На таких больших парадах очень трудно было видеть императора, так как все внимание поглощалось выполнением своего прямого строевого дела. При прохождении церемониальным маршем надо было наблюдать равнение, а не глазеть по сторонам. Лучше удавалось видеть тем, кто попадал на еженедельные разводы в Михайловский манеж, куда от каждого училища назначалась только небольшая часть. Нас, молодых, стали ставить в строй на такой развод только под конец зимнего периода обучения и на мою долю выпало два раза участия в этом разводе.
Огромный манеж отлично отапливался. Нас туда приводили в шинелях с башлыками на ушах, а в манеже мы сбрасывали все верхнее и представлялись в мундирах. Все прибывшие части – представительницы гвардии, армии, флота и военно-учебных заведений – становились развернутым порядком вдоль стены Михайловского манежа, правым флангом к входным воротам (к стороне Марсова поля). Здесь все повторялось в миниатюре, что и на большом параде на площади, но ожидать было тепло, удобно и очень интересно наблюдать огромный съезд в манеж представителей всех иностранных армий, всех членов императорской фамилии, всех самых важных начальствующих лиц империи, а также свободных от службы чинов гвардии, армии и флота. Все были в полном парадном одеянии, при всех орденах. С прибытием императора все замирало. У входа в манеж он садился на лошадь и в сопровождении дежурной части Свиты и начальствующего парадом начинался объезд фронта… Каждая часть играла встречный свой марш, быстро музыка замолкала, чтобы слышен был привет императора, а за ответом части раздавался гимн, и часть непрерывно уже кричала «ура!»
Перекатной, величественной волной проносилось это перед замершим, отдавая честь императору, войсковым фронтом, а визави ему, по другой стороне манежа, почти такой же длины фронт составляли блестящие представители старших сановников и генералов, иностранцы и масса всех офицерских чинов гвардии, армии, флота и др.
После объезда фронта император на коне занимал свое место примерно против середины манежа. Быстро и отчетливо перестроившись в колонну, войска без музыки продвигались так, чтобы голова колонны заняла исходное положение для церемониального марша. Не ожидая уже, когда вся масса подтянется, по знаку начальствующего разводом начинался церемониальный марш…
Это был суровый экзамен для каждой части войск, пославшей своих представителей: буквально тысячи пар глаз русских и иностранных, самых больших начальников и только что испеченных, устремлялись на проходящую перед ними маленькую, развернутую фронтом часть. Ничто не ускользало от строгой критики. Но вот раздается несколько картавый горловой голос: «Спасибо, братцы! Молодцами идете!», – и масса лиц обращается к набольшему начальнику осчастливленной части, выражая ему поклоном и почтительной улыбкой свое поздравление. Но бывало и иначе: плохо пригнанное обмундирование или снаряжение, «слаба нога» в марше, случайно нарушилось равнение сбившимся с такта молодым голосом при ответе… Все степени начальствующих лиц части бледнеют, конфузятся, чувствуют себя отвратительно.

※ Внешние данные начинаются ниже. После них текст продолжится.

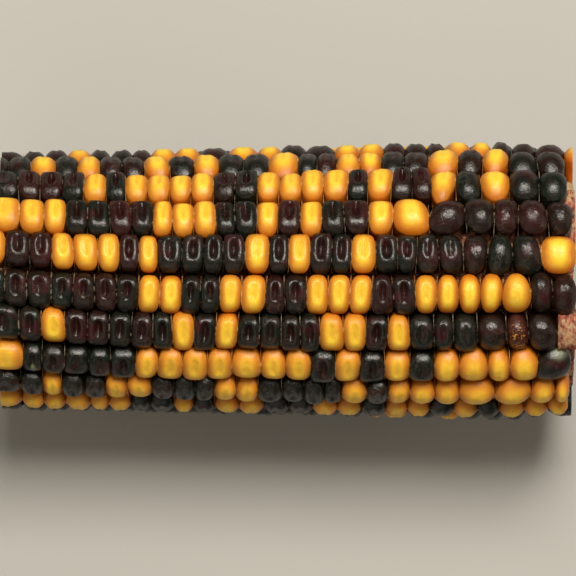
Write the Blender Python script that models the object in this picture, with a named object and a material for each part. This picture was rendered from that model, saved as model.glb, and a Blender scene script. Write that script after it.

После прохождения в пешем строю всех представителей войск начинается представление и подход с рапортом к императору ординарцев (унтер-офицеров) и посыльных (рядовых) от каждой отдельной части и в[оенно]-уч[ебных] заведений. Это, по традиции, лишь формальное назначение, но крайне важное, потому что в лице этих чинов видно все: вид человека, его здоровье, выправка, одежда, снаряжение и выучка, ибо император, выслушав его рапорт, здоровается и даже иногда расспрашивает его о чем-либо. Здесь удачное или неудачное представление таких чинов могло иметь большое влияние на судьбу командира всей части в ту или другую сторону. Критика была строга и беспощадна со стороны всех последующих степеней старших начальников, если хотя малейшее неудовольствие обнаруживалось со стороны императора. Его молчание без похвалы принималось за выражение гнева, и тогда старались сразу найти все недостатки, как причину.
Помню, первый раз в жизни я видел императора Александра II во время посещения города Киева и смотра войск на военном поле, почти против Кадетской, за оврагом, и полотном железной дороги. Это было, кажется, в мае месяце 1873го
года. Нас, малышей, повели на смотр войскам, растянувшимся огромным фронтом. Было очень пыльно и дул ветер. Поставили нас на самый фланг всей линии пехоты. Приезд императора с огромной свитой по фронту, музыка и громкие крики – все это нас ошеломило, но в клубах пыли мы почти ничего не видели.